Revolutionary Photojournalism

“Photos, no matter how compelling or evocative, draw us in to learn more,” Lesley University President Joseph Moore said at the beginning of a panel discussion on photojournalism and the Arab Spring. The Wednesday discussion at Lesley’s Washburn Auditorium featured panelists Karim Ben Khelifa, a photojournalist and Nieman Fellow, Ludovic Blecher, editor-in-chief of Libération.fr and also a Nieman Fellow, and Judith E. Matloff ’81, a faculty member at the Columbia Journalism School. During the talk, the panelists described the lives of the people behind the camera and emphasized the need for journalists to get up-close views of their subjects while staying safe.

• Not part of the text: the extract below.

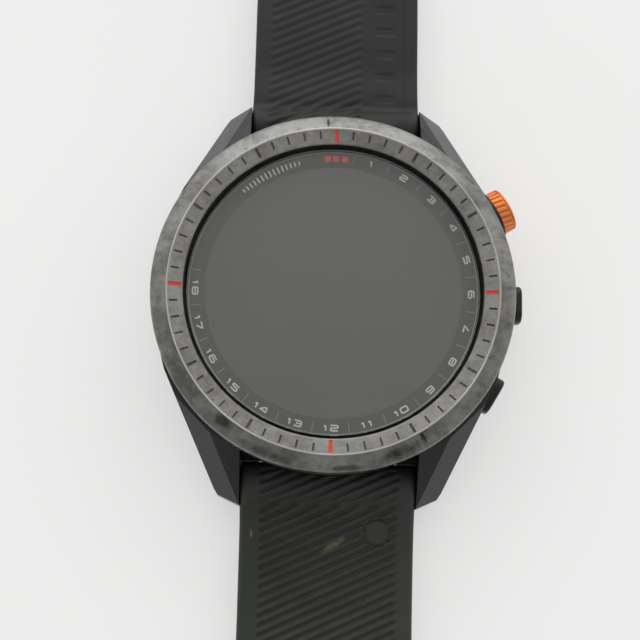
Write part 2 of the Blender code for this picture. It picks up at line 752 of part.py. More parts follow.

The discussion was presented in conjunction with “Revolutions: Photographs of the Arab Spring,” an exhibition of Rémi Ochlik’s photographs on display until February 22 at the Art Institute of Boston. Ochlik, whose photographs of protests in the Middle East were shown on a screen behind the panelists, was killed in Syria a year ago at age 28. Ochlik is just one of the over 50 journalists, both foreign and local, who lost their lives in Syria in 2012. Though the discussion ranged from personal anecdotes of work in the field to comments on the technical work of editors, Khelifa, Matloff, and Blecher all spoke of appreciation for Ochlik and the other journalists who have lost their lives while fighting to communicate stories to the world.

“For me, the camera is nothing: [the important thing is] how you connect to the story and people around you,” said Khelifa. For him, safety in a conflict area often depended on his ability to blend into the crowd. Khelifa said that in Arab countries he grows a beard and often refuses to wear the flak jacket that would label him a member of the foreign press.

Khelifa described a situation in which he was forced to use his iPhone instead of his big, professional camera. “For the first time, I was invisible,” he said. He was able to get closer to the action using the iPhone as a cover; he was no longer an intruding reporter, but just another young man with a phone. Indeed, taking photographs is no longer a privilege limited to members of the press with fancy cameras, a fact the panelists returned to in their discussion. Many protesters in Arab countries take their own phone pictures to update their Twitter or Instagram followers on the action; Khelifa said his iPhone photos have even been published in professional news outlets such as The Daily Beast.

Blecher similarly discussed the shift from the professional photographer to the citizen reporter. As an editor, Blecher said, he spends a lot of time sifting through massive amounts of information for pieces that are credible, clear, and accurate. “Many voices [come] from the citizens using the Internet to express their emotions,”  Blecher said. In particular, he mentioned social media sources like Instagram, Twitter, and Facebook. “The job of the journalist has always been to choose what is important and what is not,” he said. With so many places to turn to for information, Blecher said that he would choose to publish photos from journalists like Khelifa over local Twitter updates because professional journalists can be held accountable for the information they report.

Matloff joked that when she started reporting, information was spread through telegrams, not Instagram. Matloff was a foreign correspondent for 20 years in 62 countries and is now a contributing editor at the Columbia Journalism Review, where she has written about another type of revolution—that of women in journalism. According to Matloff, there are more females out in the field than when she started reporting. But while both men and women risk their lives when they go into countries of conflict, Matloff proposed that women especially approach the job with caution. Matloff mentioned the high rates of sexual harassment and rape in violent political areas and the increased prevalence of HIV/AIDS in Arab countries as factors that might discourage women from reporting abroad. Because of the these dangers, getting close to the action in order to take photos and relay stories to the world might be even riskier for women. There are still many advancements to be made in terms of ensuring women are able to prevent harassment and rape in foreign countries, Matloff said.

For both men and women, Khelifa said, it is a brave and personal choice to go to these dangerous places, and returning with meaningful photos requires an immense amount of dedication to the cause. “You need to care, you need commitment, you need resilience, and you need to be a little bit nuts,” said Khelifa.